The row was over, and the correspondence between them swung back into its previous comfortable rhythm, but a powerful message had been delivered to Maggie. She did not dismiss Lloyd George’s covert warning that her absences were leading him into temptation. While she was in Wales the despised Mrs Tim had a clear field, and with the children growing older, she had less reason to cling on to Criccieth. Nevertheless, the bonds were difficult to break, and it was not until the end of 1898 that she finally agreed to join her husband in the city she hated.

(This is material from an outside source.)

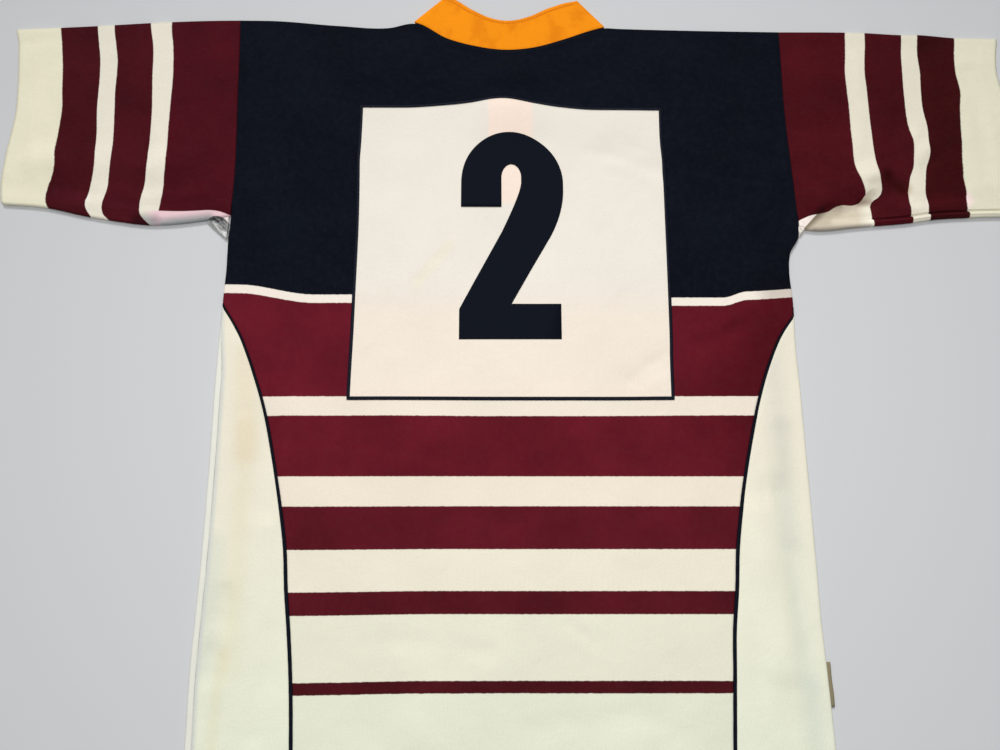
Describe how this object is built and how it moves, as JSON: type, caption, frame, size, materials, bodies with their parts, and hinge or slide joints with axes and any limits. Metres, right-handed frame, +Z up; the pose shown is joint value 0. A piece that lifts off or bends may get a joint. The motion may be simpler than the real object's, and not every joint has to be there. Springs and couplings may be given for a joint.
{
  "type": "rugby shirt laid flat",
  "caption": "Long rugby shirt laid flat on its front: hooped back with a dark yoke, side panels, stand collar, striped short sleeves, numbered back patch.",
  "frame": {"origin": "middle of the shirt's outline, on the surface that it lies on", "axes": "+X across the shirt towards its right-hand cuff as seen, +Y from the hem to the collar, +Z up from the surface through the front to the back"},
  "size_m": [1.019, 0.7786, 0.0109],
  "materials": {
    "hooped_jersey": "matt knitted jersey in navy, maroon and cream",
    "cream_jersey": "matt knitted jersey",
    "maroon_jersey": "matt knitted jersey",
    "silver_jersey": "slightly shiny knitted cloth",
    "navy_trim": "matt twill",
    "orange_rib": "matt close knit",
    "label_tape": "woven tape"
  },
  "bodies": {
    "root": {"back_panel": "hooped_jersey", "back_side_left": "cream_jersey", "back_side_right": "cream_jersey", "piping_left": "navy_trim", "piping_right": "navy_trim", "front_panel": "hooped_jersey", "sleeve_left": "maroon_jersey", "sleeve_right": "maroon_jersey", "gusset_left": "silver_jersey", "gusset_right": "cream_jersey", "collar_band": "orange_rib", "number_panel": "cream_jersey", "number_two": "navy_trim", "side_label": "label_tape"}
  },
  "joints": []
}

With peace restored—somewhat precariously—between Maggie and Lloyd George, a happier period ensued. Indeed, for a family commuting between North Wales and London, theirs was a remarkably stable home life, due to Maggie’s unblinking focus on her children. The elder children, Dick, Mair and Olwen, had happy memories of growing up in Criccieth, largely cared for by Richard and Mary Owen and watched over by Uncle Lloyd in Garthcelyn, the house William had built for the family. With Maggie dividing her time unevenly between Criccieth and London, Dick remembers her as an occasional visitor during his infancy, with longer spells at home before a new brother or sister arrived. As a young child he missed his mother very much, and he may have exaggerated their periods of separation. His early memories may also have been coloured by the fact that he was sent back to Criccieth to attend school during the Boer War which broke out in 1899, and lived apart from his family for large parts of the year. Mair left no diary or memoir to speak for her, but Olwen, three years younger than Dick, writes of growing up in London with only extended holidays spent in Criccieth. The truth probably lies in between: the family was firmly based in Criccieth in the early 1890s, but as time went on pressure grew on Maggie to spend more time in London. She usually took the youngest member or members of the family with her, leaving the elder children behind, which would account for the different recollections of Dick and Olwen.

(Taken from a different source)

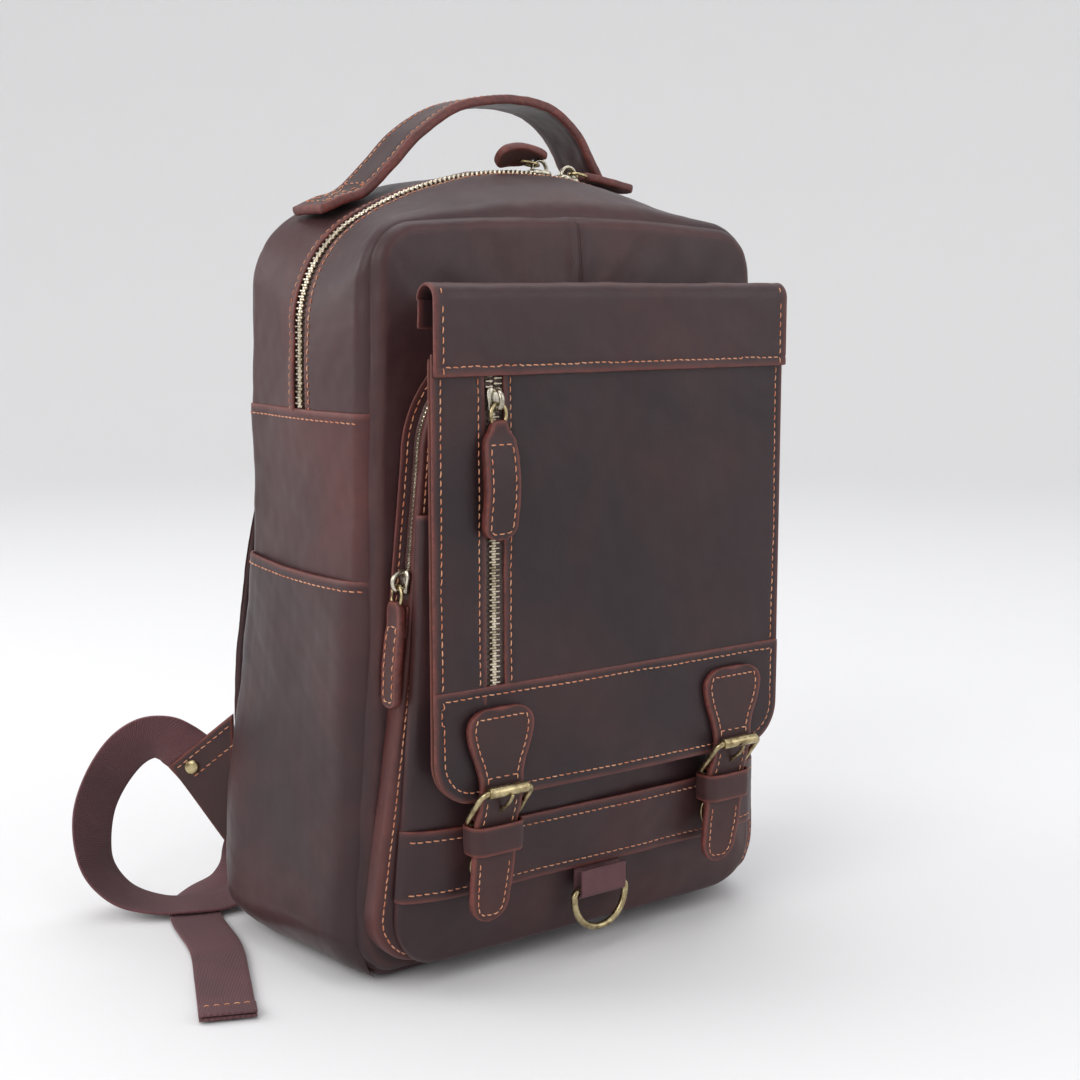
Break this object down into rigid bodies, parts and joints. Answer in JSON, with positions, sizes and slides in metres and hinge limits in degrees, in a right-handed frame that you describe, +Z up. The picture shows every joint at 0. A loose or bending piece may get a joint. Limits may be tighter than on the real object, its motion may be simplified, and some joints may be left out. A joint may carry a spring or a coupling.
{
  "type": "leather backpack",
  "caption": "Upright leather backpack with a buckled front flap, arched and vertical zips, slip side pockets, a top handle, a D-ring and webbing shoulder straps.",
  "frame": {"origin": "on the surface the bag stands on, under the middle of its flat base, at the mount base", "axes": "+Z up, -Y towards the front with the flap, +X to the right of a viewer who faces the front"},
  "size_m": [0.4275, 0.3059, 0.4635],
  "materials": {
    "leather": "oiled full-grain, dark brown with red-brown pull-up",
    "strap_leather": "oiled full-grain, red-brown raw edges",
    "webbing": "woven, maroon brown",
    "lining": "plain woven lining over stiff board",
    "zip_tape": "woven tape with metal teeth",
    "antique_brass": "antique, satin",
    "nickel": "aged, satin"
  },
  "bodies": {
    "root": {"back_panel": "leather", "lower_gusset": "leather", "rear_gusset": "leather", "front_gusset": "leather", "front_panel": "leather", "side_pocket_left": "leather", "side_pocket_right": "leather", "laptop_divider": "lining", "base_board": "lining", "main_zip": "zip_tape", "organizer_pocket": "leather", "organizer_zip": "zip_tape", "flap_pocket": "leather", "pocket_band": "leather", "flap_anchor": "leather", "dring_loop": "webbing", "top_handle": "strap_leather", "webbing_left": "webbing", "webbing_tail_left": "webbing", "webbing_tab_left": "strap_leather", "snap_stud_left": "antique_brass", "webbing_right": "webbing", "webbing_tail_right": "webbing", "webbing_tab_right": "strap_leather", "snap_stud_right": "antique_brass"},
    "flap": {"flap_panel": "leather", "flap_top_strip": "leather", "flap_bottom_band": "leather", "flap_zip": "zip_tape", "billet_left": "strap_leather", "chape_left": "strap_leather", "keeper_left": "strap_leather", "snap_cap_left": "antique_brass", "buckle_frame_left": "antique_brass", "billet_right": "strap_leather", "chape_right": "strap_leather", "keeper_right": "strap_leather", "snap_cap_right": "antique_brass", "buckle_frame_right": "antique_brass"},
    "d_ring": {"d_ring": "antique_brass"},
    "flap_slider": {"flap_slider": "nickel"},
    "flap_pull": {"flap_ring": "antique_brass", "flap_pull": "strap_leather"},
    "organizer_slider": {"organizer_slider": "nickel"},
    "organizer_pull": {"organizer_ring": "antique_brass", "organizer_pull": "strap_leather"},
    "buckle_roller_left": {"buckle_roller_left": "antique_brass"},
    "buckle_prong_left": {"buckle_prong_left": "antique_brass"},
    "main_slider_left": {"main_left_slider": "nickel"},
    "main_pull_left": {"main_left_ring": "antique_brass", "main_left_pull": "strap_leather"},
    "shoulder_strap_left": {"shoulder_strap_left": "strap_leather", "strap_glide_left": "antique_brass"},
    "buckle_roller_right": {"buckle_roller_right": "antique_brass"},
    "buckle_prong_right": {"buckle_prong_right": "antique_brass"},
    "main_slider_right": {"main_right_slider": "nickel"},
    "main_pull_right": {"main_right_ring": "antique_brass", "main_right_pull": "strap_leather"},
    "shoulder_strap_right": {"shoulder_strap_right": "strap_leather", "strap_glide_right": "antique_brass"}
  },
  "joints": [
    {"name": "flap_hinge", "type": "hinge", "parent": "root", "child": "flap", "pos_m": [0, -0.0791, 0.352], "axis": [-1, 0, 0], "range_deg": [0, 180]},
    {"name": "d_ring_swing", "type": "hinge", "parent": "root", "child": "d_ring", "pos_m": [0, -0.07, 0.036], "axis": [-1, 0, 0], "range_deg": [0, 110]},
    {"name": "flap_slider_slide", "type": "slide", "parent": "flap", "child": "flap_slider", "axis": [0, 0, -1], "range_m": [-0.004, 0.08]},
    {"name": "flap_pull_swing", "type": "hinge", "parent": "flap_slider", "child": "flap_pull", "pos_m": [-0.079, -0.0878, 0.302], "axis": [-1, 0, 0], "range_deg": [0, 90]},
    {"name": "organizer_slider_slide", "type": "slide", "parent": "root", "child": "organizer_slider", "axis": [0.0978, 0, 0.9952], "range_m": [-0.006, 0.05]},
    {"name": "organizer_pull_swing", "type": "hinge", "parent": "organizer_slider", "child": "organizer_pull", "pos_m": [-0.11887, -0.05749, 0.21248], "axis": [0, 1, 0], "range_deg": [0, 90]},
    {"name": "roller_spin_left", "type": "hinge", "parent": "flap", "child": "buckle_roller_left", "pos_m": [-0.0785, -0.0946, 0.11], "axis": [1, 0, 0], "continuous": true},
    {"name": "prong_swing_left", "type": "hinge", "parent": "flap", "child": "buckle_prong_left", "pos_m": [-0.0785, -0.0793, 0.091], "axis": [1, 0, 0], "range_deg": [0, 45]},
    {"name": "main_slider_slide_left", "type": "hinge", "parent": "root", "child": "main_slider_left", "pos_m": [0, 0.00828, 0.22], "axis": [0, 1, 0], "range_deg": [-33, 0]},
    {"name": "main_pull_swing_left", "type": "hinge", "parent": "main_slider_left", "child": "main_pull_left", "pos_m": [0.01586, 0.00828, 0.42419], "axis": [0, 1, 0], "range_deg": [-12, 70]},
    {"name": "strap_swing_left", "type": "hinge", "parent": "root", "child": "shoulder_strap_left", "pos_m": [-0.04, 0.09, 0.393], "axis": [1, 0, 0], "range_deg": [0, 20]},
    {"name": "roller_spin_right", "type": "hinge", "parent": "flap", "child": "buckle_roller_right", "pos_m": [0.0785, -0.0946, 0.11], "axis": [1, 0, 0], "continuous": true},
    {"name": "prong_swing_right", "type": "hinge", "parent": "flap", "child": "buckle_prong_right", "pos_m": [0.0785, -0.0793, 0.091], "axis": [1, 0, 0], "range_deg": [0, 45]},
    {"name": "main_slider_slide_right", "type": "hinge", "parent": "root", "child": "main_slider_right", "pos_m": [0, 0.00828, 0.22], "axis": [0, 1, 0], "range_deg": [0, 17.5]},
    {"name": "main_pull_swing_right", "type": "hinge", "parent": "main_slider_right", "child": "main_pull_right", "pos_m": [0.03929, 0.00828, 0.42101], "axis": [0, -1, 0], "range_deg": [0, 80]},
    {"name": "strap_swing_right", "type": "hinge", "parent": "root", "child": "shoulder_strap_right", "pos_m": [0.04, 0.09, 0.393], "axis": [1, 0, 0], "range_deg": [0, 20]}
  ]
}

Dick was a sensitive boy who inherited his mother’s love of North Wales but did not possess his father’s brilliance and ambition. His restless energy found an outlet in mischief, especially during endless sermons in chapel, and he was made to sit with Richard Owen in the ‘set fawr’, the front pew reserved for deacons, on more than one occasion to put a stop to his antics. He had a gift for mimicry, and when he began to acquire some English he found he could deflect his mother’s anger by assuming an exaggerated accent and declaring ‘Oh I say!’, reducing her to helpless laughter. He was very close to Maggie, whom he worshipped, and as the first grandchild in either the Owen or the Lloyd family, he was secure in the attention of both.

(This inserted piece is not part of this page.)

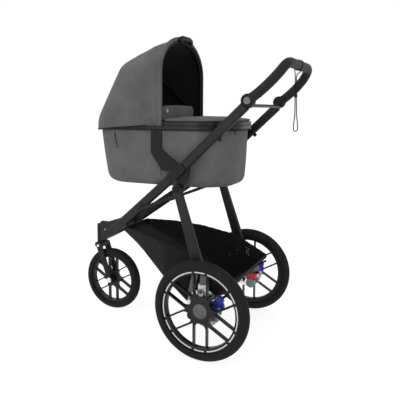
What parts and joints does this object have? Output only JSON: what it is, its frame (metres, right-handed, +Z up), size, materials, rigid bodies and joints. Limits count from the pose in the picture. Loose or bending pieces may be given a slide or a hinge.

As a child growing up by the sea in Criccieth, Dick was enthralled by the sight of the hundred-ton schooners moored to the stone jetty under the castle rock waiting their turn to load up with Porthmadoc slate. He watched their sails unfurl as they left the shelter of the bay for the open sea, and listened to the tales of weather-hardened fishermen on the seafront. The ‘maes’ (village green) gave yet more scope for entertainment as farmers and stockmen compared notes with Richard Owen presiding. Here, though, young Lloyd Georges had to behave or risk the displeasure of Uncle Lloyd, who frequently sat on a bench overlooking the maes. As the eldest child, Dick was more aware of the tension between his parents than were his siblings, and he was badly affected by their heated rows.
With regard to religion, a compromise was reached despite the entrenched attitudes of the older generation. Dick was raised a Baptist, and attended Berea, the handsome new chapel which replaced Capel Ucha in 1886, with Uncle Lloyd every Sunday; Mair was christened a Methodist like Maggie; Olwen was a Baptist; and Gwilym a Methodist. Only Megan, the youngest, bucked the pattern by becoming a Methodist too. When Maggie was at home she would take all the children with her to Seion, but when she was away Dick would sometimes take Megan to the Baptist service on Sunday mornings, and both would go to the Methodist service in the evening. This was all highly irregular, but not, it seems, confusing to the children, who were loyal to their own denomination while being perfectly at home in the other.